Размышляя часто об этих вещах, я постепенно стал чувствовать все увеличивающееся отвращение к ношению шляп и одежд, окрашенных вредными для них красками и к надеванию на себя летом большого количества платья, чем это необходимо; во мне окрепло убеждение, что эти привычки не находят себе оправдания у истинной мудрости. Но страх, что оставив их я буду резко отличаться от дорогих для меня друзей, долго еще служил для меня преградой и, вопреки собственному убеждению, я продолжал носить прежнее платье в течении десяти месяцев. Затем у меня снова явилось решение носить ничем не окрашенную шляпу, но мысль, что на меня будут смотреть как на человека, стремящегося к оригинальности, была мне очень неприятна. Под влиянием подобных размышлений я находился в сильной душевной тревоге; это было как раз во время нашего обычного весеннего собрания в 1762 году, и я ощущал горячее желание твердо стать на истинный путь. Когда я, во время собрания, смиренно преклонился перед Господом, я ощутил в себе готовность подчиниться тому требованию, которое, как я сознавал, предъявлялось ко мне свыше; вернувшись с собрания домой, я сейчас же приобрел себе шапку из меха натурального цвета.
Это отличие в одежде сделалось для меня во время посещения собрания настоящим испытанием, тем более, что как раз в это время белые шапки были в употреблении и у последователей изменчивой моды; и когда я заметил, что некоторые из моих друзей, которые не знали, почему я ношу такую шапку, стали сторониться меня, то я почувствовал всю трудность выполнения наложенной на меня обязанности. Не раз друзья мои спрашивали меня, не вызывается ли ношение такой шапки стремлением к оригинальности? Тем, кто дружески говорил мне об этом, я обыкновенно коротко отвечал, что ношу такую шапку не по своей личной воле, в чем у меня существует твердая уверенность".
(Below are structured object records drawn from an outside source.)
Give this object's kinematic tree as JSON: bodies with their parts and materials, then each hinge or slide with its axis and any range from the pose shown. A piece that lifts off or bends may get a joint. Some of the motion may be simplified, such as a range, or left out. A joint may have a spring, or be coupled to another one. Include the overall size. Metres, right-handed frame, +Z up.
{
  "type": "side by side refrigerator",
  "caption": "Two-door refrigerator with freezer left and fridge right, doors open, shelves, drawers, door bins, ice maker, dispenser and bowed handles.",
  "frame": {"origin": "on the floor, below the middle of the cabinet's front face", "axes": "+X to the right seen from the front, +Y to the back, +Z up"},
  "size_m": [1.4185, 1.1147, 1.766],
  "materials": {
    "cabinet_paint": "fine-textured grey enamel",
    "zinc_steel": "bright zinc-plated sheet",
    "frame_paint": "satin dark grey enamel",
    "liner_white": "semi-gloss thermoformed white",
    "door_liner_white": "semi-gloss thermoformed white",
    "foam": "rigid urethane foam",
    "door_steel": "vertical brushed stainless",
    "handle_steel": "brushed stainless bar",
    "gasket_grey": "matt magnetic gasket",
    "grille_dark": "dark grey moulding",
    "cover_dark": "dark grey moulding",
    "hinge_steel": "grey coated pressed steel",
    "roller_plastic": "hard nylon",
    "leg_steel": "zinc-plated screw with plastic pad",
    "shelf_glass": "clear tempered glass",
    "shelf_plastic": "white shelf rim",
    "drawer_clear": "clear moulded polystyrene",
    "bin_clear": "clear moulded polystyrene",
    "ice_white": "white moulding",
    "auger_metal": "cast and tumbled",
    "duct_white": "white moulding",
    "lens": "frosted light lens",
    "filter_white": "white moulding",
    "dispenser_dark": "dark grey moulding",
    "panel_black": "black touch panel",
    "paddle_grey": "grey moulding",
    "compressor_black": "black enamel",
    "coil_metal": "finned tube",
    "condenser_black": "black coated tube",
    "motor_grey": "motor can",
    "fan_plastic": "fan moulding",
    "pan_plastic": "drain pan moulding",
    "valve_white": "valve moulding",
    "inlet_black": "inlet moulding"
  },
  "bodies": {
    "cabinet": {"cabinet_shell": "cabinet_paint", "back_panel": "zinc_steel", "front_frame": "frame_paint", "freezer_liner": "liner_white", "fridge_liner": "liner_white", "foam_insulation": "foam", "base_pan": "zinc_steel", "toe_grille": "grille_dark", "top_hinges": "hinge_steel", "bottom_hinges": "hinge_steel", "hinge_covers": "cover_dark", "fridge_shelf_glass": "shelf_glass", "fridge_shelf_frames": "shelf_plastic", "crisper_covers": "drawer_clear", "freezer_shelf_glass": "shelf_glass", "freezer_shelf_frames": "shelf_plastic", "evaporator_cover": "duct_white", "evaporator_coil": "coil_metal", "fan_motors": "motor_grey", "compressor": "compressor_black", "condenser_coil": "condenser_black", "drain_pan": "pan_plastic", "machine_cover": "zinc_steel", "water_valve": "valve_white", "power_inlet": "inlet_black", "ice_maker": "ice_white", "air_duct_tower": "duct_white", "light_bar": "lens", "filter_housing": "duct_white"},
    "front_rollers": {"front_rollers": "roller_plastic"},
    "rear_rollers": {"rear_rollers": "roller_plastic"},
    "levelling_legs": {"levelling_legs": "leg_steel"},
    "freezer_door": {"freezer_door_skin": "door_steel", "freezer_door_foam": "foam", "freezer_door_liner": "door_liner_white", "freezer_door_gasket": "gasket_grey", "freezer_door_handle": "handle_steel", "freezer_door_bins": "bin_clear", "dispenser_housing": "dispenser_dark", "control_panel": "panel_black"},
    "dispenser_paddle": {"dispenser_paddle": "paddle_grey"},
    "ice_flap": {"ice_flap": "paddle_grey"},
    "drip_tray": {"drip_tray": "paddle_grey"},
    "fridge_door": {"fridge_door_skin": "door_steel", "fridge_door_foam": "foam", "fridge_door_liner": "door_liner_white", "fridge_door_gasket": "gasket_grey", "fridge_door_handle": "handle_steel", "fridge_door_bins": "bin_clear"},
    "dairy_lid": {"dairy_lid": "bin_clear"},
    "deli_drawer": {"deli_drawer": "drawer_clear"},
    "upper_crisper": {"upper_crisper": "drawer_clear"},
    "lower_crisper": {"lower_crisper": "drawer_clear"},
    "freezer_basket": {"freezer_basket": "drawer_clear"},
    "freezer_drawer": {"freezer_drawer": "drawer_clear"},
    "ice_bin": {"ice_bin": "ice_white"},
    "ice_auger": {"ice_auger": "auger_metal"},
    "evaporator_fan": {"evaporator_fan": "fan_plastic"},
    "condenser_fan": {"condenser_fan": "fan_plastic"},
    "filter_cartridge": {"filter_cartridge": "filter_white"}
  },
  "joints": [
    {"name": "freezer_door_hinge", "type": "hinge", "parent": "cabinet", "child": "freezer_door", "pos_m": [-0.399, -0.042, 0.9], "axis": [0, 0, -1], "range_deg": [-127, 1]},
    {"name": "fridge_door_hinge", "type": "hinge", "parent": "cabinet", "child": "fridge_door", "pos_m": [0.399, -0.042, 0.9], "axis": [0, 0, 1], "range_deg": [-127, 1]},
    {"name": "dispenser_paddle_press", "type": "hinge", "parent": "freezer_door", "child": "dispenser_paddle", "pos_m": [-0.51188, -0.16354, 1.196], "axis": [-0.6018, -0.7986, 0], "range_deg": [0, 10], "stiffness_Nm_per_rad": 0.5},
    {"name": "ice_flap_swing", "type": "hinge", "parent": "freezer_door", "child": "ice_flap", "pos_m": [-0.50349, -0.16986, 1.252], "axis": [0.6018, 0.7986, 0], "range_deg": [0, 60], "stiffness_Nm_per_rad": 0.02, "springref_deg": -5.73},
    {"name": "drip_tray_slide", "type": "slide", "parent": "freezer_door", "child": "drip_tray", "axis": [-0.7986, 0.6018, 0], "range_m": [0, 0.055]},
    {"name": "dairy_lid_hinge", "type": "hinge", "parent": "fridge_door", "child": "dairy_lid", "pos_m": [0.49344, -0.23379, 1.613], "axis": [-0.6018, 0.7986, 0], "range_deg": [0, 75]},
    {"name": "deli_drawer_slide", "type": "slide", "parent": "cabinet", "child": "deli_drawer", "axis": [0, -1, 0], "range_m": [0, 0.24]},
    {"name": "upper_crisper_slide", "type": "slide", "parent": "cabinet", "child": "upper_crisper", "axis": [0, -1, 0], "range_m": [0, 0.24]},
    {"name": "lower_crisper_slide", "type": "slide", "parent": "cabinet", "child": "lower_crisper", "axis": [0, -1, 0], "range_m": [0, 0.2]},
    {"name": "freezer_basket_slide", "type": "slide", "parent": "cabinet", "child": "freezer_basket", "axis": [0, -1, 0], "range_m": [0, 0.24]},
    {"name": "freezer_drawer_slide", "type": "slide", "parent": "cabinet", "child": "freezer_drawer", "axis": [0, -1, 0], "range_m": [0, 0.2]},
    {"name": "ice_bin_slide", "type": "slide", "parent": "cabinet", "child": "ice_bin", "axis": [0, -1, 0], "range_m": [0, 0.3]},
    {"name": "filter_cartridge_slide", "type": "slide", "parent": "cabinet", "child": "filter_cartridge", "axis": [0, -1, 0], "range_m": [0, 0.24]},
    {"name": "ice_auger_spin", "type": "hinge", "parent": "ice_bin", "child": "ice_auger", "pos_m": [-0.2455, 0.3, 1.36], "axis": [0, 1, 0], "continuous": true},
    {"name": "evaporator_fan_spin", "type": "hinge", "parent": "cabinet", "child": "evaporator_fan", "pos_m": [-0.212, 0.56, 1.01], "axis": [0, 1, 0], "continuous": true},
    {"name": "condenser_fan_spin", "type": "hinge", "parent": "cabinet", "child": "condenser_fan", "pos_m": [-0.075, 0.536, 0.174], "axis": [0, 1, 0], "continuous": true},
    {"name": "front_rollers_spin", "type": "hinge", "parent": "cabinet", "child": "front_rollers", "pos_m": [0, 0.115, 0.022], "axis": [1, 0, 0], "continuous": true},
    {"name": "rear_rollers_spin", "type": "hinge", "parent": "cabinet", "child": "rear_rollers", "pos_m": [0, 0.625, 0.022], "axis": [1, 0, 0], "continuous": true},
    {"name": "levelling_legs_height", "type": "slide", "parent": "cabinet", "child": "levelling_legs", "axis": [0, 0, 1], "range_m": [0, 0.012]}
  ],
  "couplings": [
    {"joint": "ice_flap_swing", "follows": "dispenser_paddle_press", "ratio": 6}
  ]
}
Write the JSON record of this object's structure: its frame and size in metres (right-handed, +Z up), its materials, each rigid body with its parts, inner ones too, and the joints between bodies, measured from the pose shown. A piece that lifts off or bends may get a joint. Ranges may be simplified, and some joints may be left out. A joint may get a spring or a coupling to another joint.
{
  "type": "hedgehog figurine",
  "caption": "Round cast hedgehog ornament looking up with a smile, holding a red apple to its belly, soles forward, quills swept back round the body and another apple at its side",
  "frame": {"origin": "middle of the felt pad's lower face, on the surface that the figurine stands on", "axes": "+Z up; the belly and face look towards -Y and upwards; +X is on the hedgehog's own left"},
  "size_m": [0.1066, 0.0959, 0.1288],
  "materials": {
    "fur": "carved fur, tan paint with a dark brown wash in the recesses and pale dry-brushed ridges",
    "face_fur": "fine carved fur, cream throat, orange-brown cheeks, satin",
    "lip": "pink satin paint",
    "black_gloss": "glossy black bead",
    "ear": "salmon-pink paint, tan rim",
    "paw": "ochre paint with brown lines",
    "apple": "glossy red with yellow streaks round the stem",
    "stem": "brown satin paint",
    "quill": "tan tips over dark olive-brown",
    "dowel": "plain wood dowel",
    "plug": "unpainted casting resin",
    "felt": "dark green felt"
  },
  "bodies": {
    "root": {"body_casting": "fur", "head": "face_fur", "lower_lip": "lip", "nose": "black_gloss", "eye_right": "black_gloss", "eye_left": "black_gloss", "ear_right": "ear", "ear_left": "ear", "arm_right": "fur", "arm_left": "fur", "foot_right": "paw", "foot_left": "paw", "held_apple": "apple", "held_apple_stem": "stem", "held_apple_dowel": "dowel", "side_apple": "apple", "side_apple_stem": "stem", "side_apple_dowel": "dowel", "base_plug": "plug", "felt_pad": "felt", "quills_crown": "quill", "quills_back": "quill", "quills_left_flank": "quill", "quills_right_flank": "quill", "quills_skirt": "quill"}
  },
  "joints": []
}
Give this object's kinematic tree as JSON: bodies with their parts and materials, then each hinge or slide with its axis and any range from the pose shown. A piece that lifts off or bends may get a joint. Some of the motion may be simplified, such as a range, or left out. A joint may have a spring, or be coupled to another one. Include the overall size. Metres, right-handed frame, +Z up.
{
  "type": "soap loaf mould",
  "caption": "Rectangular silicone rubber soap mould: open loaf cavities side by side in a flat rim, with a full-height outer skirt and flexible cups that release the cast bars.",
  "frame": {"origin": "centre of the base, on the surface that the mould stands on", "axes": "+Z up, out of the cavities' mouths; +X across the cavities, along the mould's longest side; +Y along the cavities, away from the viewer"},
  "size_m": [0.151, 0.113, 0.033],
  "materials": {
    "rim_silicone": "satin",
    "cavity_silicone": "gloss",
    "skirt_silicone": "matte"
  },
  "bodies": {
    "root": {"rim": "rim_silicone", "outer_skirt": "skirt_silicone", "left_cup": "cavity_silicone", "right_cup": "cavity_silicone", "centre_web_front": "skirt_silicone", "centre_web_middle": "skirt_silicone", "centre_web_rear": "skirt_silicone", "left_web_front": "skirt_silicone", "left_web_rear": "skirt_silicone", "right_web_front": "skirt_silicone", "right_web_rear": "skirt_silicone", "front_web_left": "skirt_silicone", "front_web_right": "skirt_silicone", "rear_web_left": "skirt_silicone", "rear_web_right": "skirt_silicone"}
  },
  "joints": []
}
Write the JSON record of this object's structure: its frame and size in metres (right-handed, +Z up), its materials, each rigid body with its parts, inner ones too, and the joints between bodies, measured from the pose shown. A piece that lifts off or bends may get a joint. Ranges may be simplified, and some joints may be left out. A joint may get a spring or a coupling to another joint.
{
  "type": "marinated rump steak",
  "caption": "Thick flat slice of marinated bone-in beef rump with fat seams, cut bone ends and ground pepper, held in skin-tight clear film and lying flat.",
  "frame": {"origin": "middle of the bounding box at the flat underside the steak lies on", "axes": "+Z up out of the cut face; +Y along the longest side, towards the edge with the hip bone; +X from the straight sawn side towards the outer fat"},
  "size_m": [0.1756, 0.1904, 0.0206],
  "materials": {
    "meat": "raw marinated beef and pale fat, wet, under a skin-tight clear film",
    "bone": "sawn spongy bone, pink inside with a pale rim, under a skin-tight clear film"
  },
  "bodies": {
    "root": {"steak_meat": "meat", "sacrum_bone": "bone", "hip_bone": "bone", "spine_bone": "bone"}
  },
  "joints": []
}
Когда стремление к чистоте и соответствию нравственных мотивов с поступками достигает подобной степени развития, человек легко может придти к убеждению, что внешний мир слишком наполнен разного рода суетой, чтобы можно было продолжать жить в нем, и что единственный способ сохранить целостность своей жизни и не дать запятнать свою душу – это удалиться от этого мира. Закон, побуждающий художника достигать гармонии в своем произведении одним удалением диссонансов, господствует также и в жизни духа. Умение выключать диссонансы составляет, по словам Стевенсона, единственное искусство в литературе… "Если бы я умел пропускать ненужное", говорит он, "мне не надо было бы никакого другого знания". Жизнь, исполненная беспорядка, нравственной небрежности и всяких излишеств, в той же мере неспособна выработать то, что мы называем характером, в какой невозможно, при подобных же условиях, и истинно-литературное произведение. Тут являются на помощь монастыри и сообщества одинаково настроенных людей; и здесь, в незыблемом укладе жизни, который в такой же мере, характеризуется воздержанием, как и энергической деятельностью, ищущий праведности человек обретает ту внутреннюю чистоту и уравновешенность, оскорбление которых неурядицей и грубостью мирской жизни составляло для него постоянное мучение.